Navigationssysteme könnten Fahrer viele besser vor Falschfahrern warnen. Die Merkehrs-Meldungen gelangen ohnehin über den „Traffic Message Channel“ (TMC) ins Gerät. „Man müsste die Warnung einfach deutlich anzeigen. Das ist eine Aufgabe der Navi-Hersteller“, erklärt Jürgen Berlitz vom ADAC. Erfolgsaussichten: noch unklar, aber praktikabel.
Autohersteller arbeiten daran, die Warnsysteme in den Fahrzeugen zu optimieren. Das kann eine automatische Verkehrszeichen-Erkennung sein, die eine Warnung auslöst.
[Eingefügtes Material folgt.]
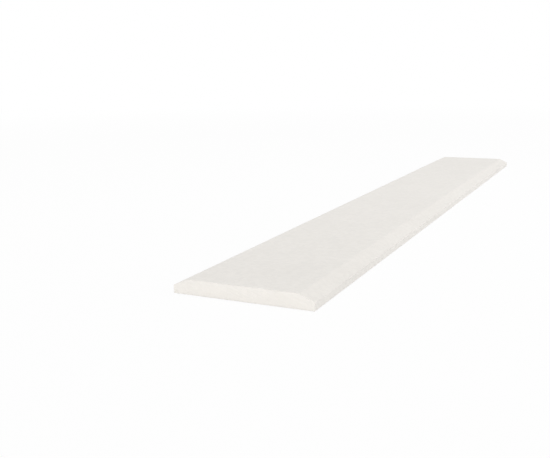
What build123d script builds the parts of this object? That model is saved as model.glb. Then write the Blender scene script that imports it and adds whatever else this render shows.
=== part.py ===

Denkbar ist auch ein Datenaustausch zwischen zwei Fahrzeugen (Car-to-car-Kommunikation). Dann würden die Fahrzeuge selbst erkennen, wenn etwas „falsch“ läuft. Erfolgsaussichten: theoretisch gut, aber die Technik ist noch Zukunftsmusik. Außerdem dauert es Jahrzehnte, bis alle Fahrzeuge über solche Funktionen verfügen.
Laut ADAC ist kein „Allheilmittel“ gegen Falschfahrer in Sicht. Weil es Geisterfahrer praktisch überall gibt, müssten sämtliche 4000 Autobahnauffahrten in Deutschland umgerüstet werden. Das mache die Sache extrem teuer. Außerdem entstehen Falschfahrten auch durch falsche Manöver in Baustellen und auf Rastplätzen, es geht also nicht nur um die Auffahrten.
Selbstmörder dürften sich durch die genannten Maßnahmen ohnehin nicht beeinflussen lassen. Weil viele Falschfahrten unter Alkoholeinfluss entstehen, sind strenge Kontrollen auch eine Strategie gegen Geisterfahrer. Schließlich gibt es noch ein Risiko, das von den Navigationsgeräten ausgeht. Der Spruch „Wenn möglich, bitte wenden“, könnte manchen Fahrer auf Autobahnen zu gefährlichen Manövern animieren. „In unseren Studien haben wir festgestellt, dass sich manche Fahrer sehr an die Anweisungen des Navis halten. Das kann gefährlich werden“, erklärt Dirk Kemper von der RWTH Aachen.